Frequently Asked Questions
How do I know if I have creosote buildup?
Signs include a strong smoky smell even when not in use, dark flakes or glaze visible inside the flue or on the damper, difficulty starting fires, or increased smoke in the room. A professional inspection confirms both presence and stage — Stage 3 creosote is a fire hazard.
How often should I have my chimney cleaned?
Most wood-burning fireplaces in Arizona need cleaning every one to two years of active use. The NFPA recommends an inspection annually regardless of usage. Creosote buildup is the main driver — if you burn frequently through winter, annual cleaning is safer.

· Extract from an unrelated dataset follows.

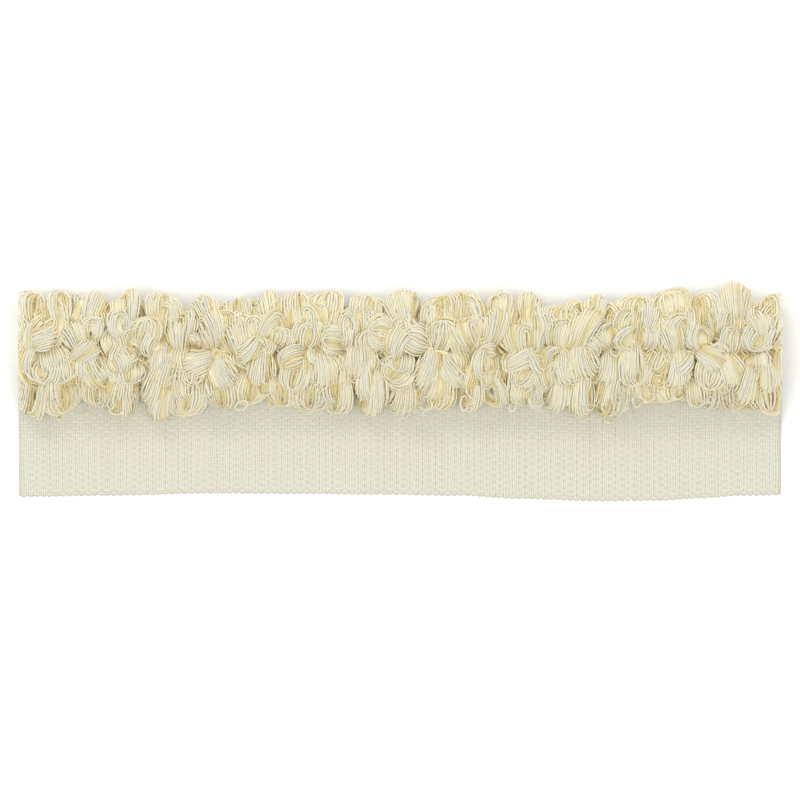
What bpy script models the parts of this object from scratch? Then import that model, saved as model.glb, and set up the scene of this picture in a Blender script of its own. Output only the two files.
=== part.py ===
"""Ruched trim on a woven flange tape: a cut length lying face up on a surface.

Metres, +Z up. X runs along the trim and +Y points from the tape towards the ruche.
The origin is at the centre of the whole length's footprint, on the surface that it lies on.
Two pieces are made: the flange tape, a flat woven band whose head is held inside the ruche,
and the ruche, a roll of packed yarn folded over that head, with rows of looped locks standing out.
While the pieces are shaped, y = 0 is the stitch line that the loops spring from.
"""

import math
import random

import bmesh
import bpy
from mathutils import Vector

MM = 0.001
CLEARANCE = 0.3 * MM
SEED = 7

# Whole length
LENGTH = 125.7 * MM
SCALLOPS = 23
PITCH = LENGTH / SCALLOPS

# Flange tape
TAPE_THICKNESS = 1.0 * MM
TAPE_HEAD = 2.4 * MM
TAPE_STEPS_ALONG = SCALLOPS
TAPE_FLAT_FROM = -15.0 * MM
TAPE_HELD_FROM = -2.0 * MM
TAPE_HELD_HEIGHT = 4.2 * MM
TAPE_RISING_STEPS = 10

# Roll of packed yarn that the loops stand out of
ROLL_HALF_WIDTH = 6.0 * MM
ROLL_MIDDLE_HEIGHT = 4.3 * MM
ROLL_RISE = 4.7 * MM
ROLL_SIDES = 12
ROLL_STEPS = SCALLOPS
ROLL_LUMP = 0.07
LUMP_COLUMNS = ("pitches", "swirl", "share")
LUMPS = (
    (1.0, 2.0, 0.6),
    (3.7, -3.0, 0.4),
)
MOUTH_BELOW = math.radians(28)
MOUTH_ABOVE = math.radians(10)

# Locks: each is one bundle of looped yarn, a flat petal pinched at its root and round at its tip.
# Along a lock, share goes from its root to its tip, with its width and thickness over their full sizes.
LOCK_ROOT_DEPTH = 1.1 * MM
LOCK_SPREAD = 0.2 * MM
LOCK_LENGTHS = (0.88, 1.06)
LOCK_COLUMNS = ("share", "wide", "thick")
LOCK = (
    (0.0, 0.42, 0.80),
    (0.35, 0.86, 1.00),
    (0.65, 1.00, 1.00),
    (0.88, 0.78, 0.80),
    (1.0, 0.36, 0.45),
)

CREAM = (0.76, 0.70, 0.50, 1.0)
IVORY = (0.80, 0.78, 0.66, 1.0)

# How far the ruche reaches from the stitch line, in mm: one row for each scallop, left to right
REACH_COLUMNS = ("top", "low")
REACH = (
    (10.2, 11.1),
    (10.2, 11.1),
    (9.7, 9.7),
    (9.9, 11.2),
    (9.6, 11.6),
    (8.3, 11.4),
    (8.9, 9.9),
    (9.9, 9.1),
    (10.2, 10.2),
    (10.2, 11.2),
    (9.7, 10.6),
    (9.6, 10.4),
    (9.6, 10.2),
    (10.2, 9.4),
    (9.7, 9.2),
    (9.6, 9.7),
    (7.9, 10.2),
    (8.9, 11.6),
    (9.4, 9.7),
    (10.6, 8.6),
    (9.7, 9.7),
    (10.7, 10.7),
    (9.7, 11.2),
)

# The tape's lower edge, in mm: distance along the trim from its left end, and from the stitch line
EDGE_COLUMNS = ("along", "edge")
EDGE = (
    (0.0, 24.1),
    (13.4, 23.9),
    (33.5, 23.5),
    (46.4, 23.6),
    (59.6, 23.7),
    (72.8, 23.9),
    (82.7, 24.4),
    (95.9, 24.8),
    (105.8, 24.7),
    (112.4, 24.3),
    (119.0, 23.9),
    (125.7, 23.8),
)

# Rows of locks round the roll. Angles are in degrees from +Y towards +Z, sizes in mm.
# A lock leaves its root along aim and has turned by bend at its tip. Its length is given, or follows
# from how far its edge of the ruche reaches. turn is the range of the twist of its flat side.
ROW_COLUMNS = ("name", "root", "aim", "bend", "edge", "length", "wide", "thick", "turn", "offset")
ROWS = (
    ("top_rim", 38, 40, -64, "top", None, 4.9, 1.6, (-28, 28), 0.5),
    ("top_under", -20, -2, -18, "top", None, 4.6, 1.5, (-10, 10), 1.0),
    ("front_upper", 86, 52, -56, None, 6.9, 4.9, 1.6, (-40, 40), 1.0),
    ("front_lower", 97, 128, 56, None, 7.0, 4.9, 1.6, (-40, 40), 0.5),
    ("low_rim", 146, 146, 70, "low", None, 4.9, 1.6, (-25, 25), 1.0),
)


def column(table, names, name):
    return [row[names.index(name)] for row in table]


def eased(stations, values, at):
    """The value at a place between stations, passing smoothly from one to the next."""
    if at <= stations[0]:
        return values[0]
    for low, high, first, second in zip(stations, stations[1:], values, values[1:]):
        if at <= high:
            share = (at - low) / (high - low)
            return first + (second - first) * (1 - math.cos(math.pi * share)) / 2
    return values[-1]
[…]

How dangerous is a chimney fire?
Very. Chimney fires burn at 2,000°F+ and can crack flue liners, spread to framing, and destroy homes. If you suspect one is happening — loud roaring, intense heat, sparks from the cap — get out and call 911. After any suspected chimney fire, a Level 2 inspection is mandatory before the next use.
What’s the difference between a chimney sweep and a chimney inspection?

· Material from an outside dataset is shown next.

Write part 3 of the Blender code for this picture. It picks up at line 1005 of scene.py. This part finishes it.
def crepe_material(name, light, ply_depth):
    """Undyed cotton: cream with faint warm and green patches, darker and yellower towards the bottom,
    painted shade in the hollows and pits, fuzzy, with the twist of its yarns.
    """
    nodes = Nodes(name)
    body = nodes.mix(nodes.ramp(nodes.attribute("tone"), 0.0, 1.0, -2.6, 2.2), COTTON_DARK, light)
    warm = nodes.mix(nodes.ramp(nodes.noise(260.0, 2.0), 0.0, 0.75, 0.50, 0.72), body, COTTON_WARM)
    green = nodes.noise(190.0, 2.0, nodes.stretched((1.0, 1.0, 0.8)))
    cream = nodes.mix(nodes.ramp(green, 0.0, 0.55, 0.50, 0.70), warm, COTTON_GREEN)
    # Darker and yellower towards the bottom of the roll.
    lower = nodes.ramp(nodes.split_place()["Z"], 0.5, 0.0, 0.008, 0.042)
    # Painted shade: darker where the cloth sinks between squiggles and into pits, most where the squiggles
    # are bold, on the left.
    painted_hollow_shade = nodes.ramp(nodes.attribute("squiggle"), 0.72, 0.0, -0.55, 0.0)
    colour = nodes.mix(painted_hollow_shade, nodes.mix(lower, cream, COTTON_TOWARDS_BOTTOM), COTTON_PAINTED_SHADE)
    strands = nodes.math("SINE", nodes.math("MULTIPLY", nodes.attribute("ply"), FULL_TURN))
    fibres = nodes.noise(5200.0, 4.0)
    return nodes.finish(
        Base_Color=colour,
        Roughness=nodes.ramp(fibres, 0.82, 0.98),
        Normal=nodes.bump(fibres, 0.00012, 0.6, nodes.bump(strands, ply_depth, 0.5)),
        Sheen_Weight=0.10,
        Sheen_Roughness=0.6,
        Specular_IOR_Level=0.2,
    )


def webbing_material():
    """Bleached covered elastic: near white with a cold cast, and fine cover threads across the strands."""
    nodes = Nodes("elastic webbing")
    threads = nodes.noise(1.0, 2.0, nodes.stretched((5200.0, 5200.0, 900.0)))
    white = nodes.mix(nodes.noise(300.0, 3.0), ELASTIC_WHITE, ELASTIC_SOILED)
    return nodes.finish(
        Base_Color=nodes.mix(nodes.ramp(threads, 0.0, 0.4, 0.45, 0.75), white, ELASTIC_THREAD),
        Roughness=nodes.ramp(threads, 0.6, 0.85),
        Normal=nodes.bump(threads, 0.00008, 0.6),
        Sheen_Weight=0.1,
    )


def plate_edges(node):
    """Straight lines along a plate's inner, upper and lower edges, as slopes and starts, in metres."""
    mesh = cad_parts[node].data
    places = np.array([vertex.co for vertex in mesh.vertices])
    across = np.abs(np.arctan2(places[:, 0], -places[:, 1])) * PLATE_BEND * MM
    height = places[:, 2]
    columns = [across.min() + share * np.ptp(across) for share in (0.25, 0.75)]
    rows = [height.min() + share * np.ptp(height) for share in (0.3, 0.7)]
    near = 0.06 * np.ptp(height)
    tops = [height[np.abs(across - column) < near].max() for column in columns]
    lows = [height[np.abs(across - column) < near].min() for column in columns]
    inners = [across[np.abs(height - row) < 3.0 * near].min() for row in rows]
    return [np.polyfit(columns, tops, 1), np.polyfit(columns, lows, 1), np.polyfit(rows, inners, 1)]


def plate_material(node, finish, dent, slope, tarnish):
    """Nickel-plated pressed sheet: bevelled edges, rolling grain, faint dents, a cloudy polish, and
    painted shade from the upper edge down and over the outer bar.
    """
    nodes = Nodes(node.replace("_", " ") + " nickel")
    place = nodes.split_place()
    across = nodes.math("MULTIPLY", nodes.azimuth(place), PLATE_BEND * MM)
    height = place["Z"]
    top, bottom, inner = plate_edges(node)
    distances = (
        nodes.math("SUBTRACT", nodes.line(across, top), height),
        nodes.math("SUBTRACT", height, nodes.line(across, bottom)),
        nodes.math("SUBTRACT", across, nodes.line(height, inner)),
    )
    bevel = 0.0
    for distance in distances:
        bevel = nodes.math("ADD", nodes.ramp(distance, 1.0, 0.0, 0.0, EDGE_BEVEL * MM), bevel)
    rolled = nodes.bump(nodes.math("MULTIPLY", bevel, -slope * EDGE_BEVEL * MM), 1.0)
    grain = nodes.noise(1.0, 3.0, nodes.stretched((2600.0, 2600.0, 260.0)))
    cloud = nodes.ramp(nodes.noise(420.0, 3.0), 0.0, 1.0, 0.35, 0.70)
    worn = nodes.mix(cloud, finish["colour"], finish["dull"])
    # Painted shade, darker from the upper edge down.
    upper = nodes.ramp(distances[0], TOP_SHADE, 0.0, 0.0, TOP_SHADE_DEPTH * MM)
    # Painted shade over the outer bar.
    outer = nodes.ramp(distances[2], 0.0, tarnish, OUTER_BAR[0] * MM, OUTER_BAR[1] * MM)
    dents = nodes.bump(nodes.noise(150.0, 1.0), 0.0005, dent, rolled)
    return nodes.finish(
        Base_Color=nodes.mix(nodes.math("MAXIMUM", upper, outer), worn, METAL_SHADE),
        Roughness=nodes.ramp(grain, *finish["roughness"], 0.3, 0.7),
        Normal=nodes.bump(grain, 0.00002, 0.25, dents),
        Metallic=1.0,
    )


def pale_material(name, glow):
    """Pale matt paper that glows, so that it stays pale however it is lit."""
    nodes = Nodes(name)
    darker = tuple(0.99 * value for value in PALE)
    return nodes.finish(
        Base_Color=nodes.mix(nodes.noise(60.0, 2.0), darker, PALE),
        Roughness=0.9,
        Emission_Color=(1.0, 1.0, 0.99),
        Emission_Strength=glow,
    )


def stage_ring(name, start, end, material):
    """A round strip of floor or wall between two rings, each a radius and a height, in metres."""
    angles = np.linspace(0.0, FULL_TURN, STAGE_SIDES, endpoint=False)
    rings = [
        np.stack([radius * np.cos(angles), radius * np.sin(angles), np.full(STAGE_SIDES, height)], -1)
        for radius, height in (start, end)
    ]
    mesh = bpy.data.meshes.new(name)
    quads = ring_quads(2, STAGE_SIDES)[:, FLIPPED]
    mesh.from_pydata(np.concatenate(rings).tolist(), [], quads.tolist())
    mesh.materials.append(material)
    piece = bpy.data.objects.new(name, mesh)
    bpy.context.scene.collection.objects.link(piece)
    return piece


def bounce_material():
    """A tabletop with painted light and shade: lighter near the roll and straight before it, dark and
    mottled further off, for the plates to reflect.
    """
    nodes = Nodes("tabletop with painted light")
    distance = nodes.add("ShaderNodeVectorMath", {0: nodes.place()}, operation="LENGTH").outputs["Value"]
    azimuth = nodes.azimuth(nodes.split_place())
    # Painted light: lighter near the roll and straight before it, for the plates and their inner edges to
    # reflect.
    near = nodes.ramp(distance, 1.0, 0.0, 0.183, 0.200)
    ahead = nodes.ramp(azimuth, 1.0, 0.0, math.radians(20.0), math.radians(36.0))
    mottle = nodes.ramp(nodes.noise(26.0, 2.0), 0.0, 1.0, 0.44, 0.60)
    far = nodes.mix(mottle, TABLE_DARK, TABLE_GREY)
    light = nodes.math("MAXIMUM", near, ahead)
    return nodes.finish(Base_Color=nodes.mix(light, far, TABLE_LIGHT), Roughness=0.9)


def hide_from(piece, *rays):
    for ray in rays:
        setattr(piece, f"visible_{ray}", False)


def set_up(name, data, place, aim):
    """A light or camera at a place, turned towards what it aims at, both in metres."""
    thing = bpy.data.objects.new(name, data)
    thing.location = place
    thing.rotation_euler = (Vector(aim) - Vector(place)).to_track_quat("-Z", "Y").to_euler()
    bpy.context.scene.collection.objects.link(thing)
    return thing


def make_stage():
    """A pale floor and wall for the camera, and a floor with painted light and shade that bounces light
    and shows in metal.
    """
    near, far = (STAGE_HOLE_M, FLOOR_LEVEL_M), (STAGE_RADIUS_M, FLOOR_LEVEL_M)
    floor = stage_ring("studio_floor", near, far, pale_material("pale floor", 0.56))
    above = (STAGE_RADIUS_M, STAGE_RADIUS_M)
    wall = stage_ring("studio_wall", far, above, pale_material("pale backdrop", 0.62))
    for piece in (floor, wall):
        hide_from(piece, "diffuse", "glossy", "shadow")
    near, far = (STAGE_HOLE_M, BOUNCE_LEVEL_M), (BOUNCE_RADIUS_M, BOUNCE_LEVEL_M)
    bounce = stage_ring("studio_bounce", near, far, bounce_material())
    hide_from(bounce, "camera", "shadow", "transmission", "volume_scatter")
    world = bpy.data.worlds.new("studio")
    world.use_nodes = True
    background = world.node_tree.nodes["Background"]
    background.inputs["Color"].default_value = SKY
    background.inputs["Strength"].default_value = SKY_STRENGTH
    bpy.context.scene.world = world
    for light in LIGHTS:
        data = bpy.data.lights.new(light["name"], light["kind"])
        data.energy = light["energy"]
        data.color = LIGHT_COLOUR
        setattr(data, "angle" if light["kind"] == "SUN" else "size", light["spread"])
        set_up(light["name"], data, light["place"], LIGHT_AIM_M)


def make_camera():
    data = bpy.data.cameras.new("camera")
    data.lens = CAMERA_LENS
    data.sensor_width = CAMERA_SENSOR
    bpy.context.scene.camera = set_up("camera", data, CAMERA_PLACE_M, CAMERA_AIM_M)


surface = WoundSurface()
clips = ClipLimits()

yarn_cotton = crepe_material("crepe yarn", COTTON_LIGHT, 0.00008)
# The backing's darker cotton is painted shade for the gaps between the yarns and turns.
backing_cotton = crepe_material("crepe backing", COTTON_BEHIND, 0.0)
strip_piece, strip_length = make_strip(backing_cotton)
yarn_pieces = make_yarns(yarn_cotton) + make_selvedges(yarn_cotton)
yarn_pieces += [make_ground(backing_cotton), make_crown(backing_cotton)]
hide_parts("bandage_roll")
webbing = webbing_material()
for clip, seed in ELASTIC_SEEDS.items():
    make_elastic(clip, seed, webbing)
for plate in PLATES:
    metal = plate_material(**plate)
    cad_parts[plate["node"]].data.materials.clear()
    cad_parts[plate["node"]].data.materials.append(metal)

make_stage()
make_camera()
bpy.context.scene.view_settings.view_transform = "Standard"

A sweep is a cleaning service — removing soot, creosote, and debris. An inspection is an assessment of the chimney’s condition and safety. A professional sweep typically includes a Level 1 visual inspection; deeper inspections are a separate scope.

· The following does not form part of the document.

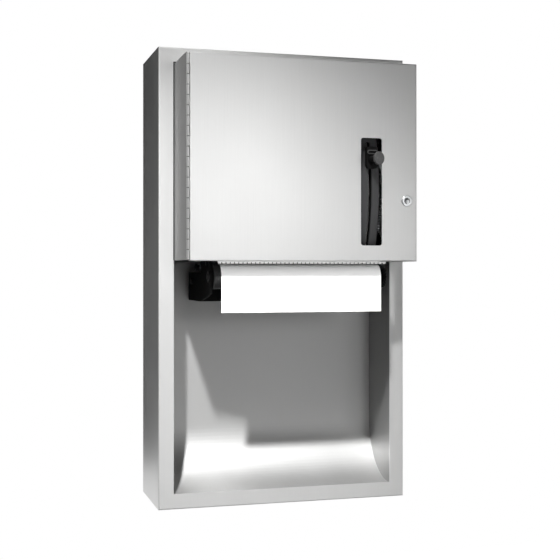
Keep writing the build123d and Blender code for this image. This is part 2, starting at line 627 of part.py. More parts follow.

How much does chimney cleaning cost?
Standard chimney cleaning in the Phoenix metro runs $149 to $299 depending on access, flue size, and how much creosote is present. We include a Level 1 visual inspection with every cleaning.
How much does a chimney sweep cost in the Phoenix metro?
Most standard chimney sweeps run $189-$349 in the Valley, including the sweep plus a Level 1 inspection. Heavy creosote buildup, masonry flues with offsets, or very tall stacks can push $400-$550. Annual sweep subscriptions save 10-15%.
Do I need a chimney sweep if I only use a gas fireplace?
You don’t need a creosote sweep, but you still need an annual inspection. Gas fireplaces exhaust combustion byproducts through the chimney, and venting issues, bird nests, and cap damage affect gas units just like wood-burning ones.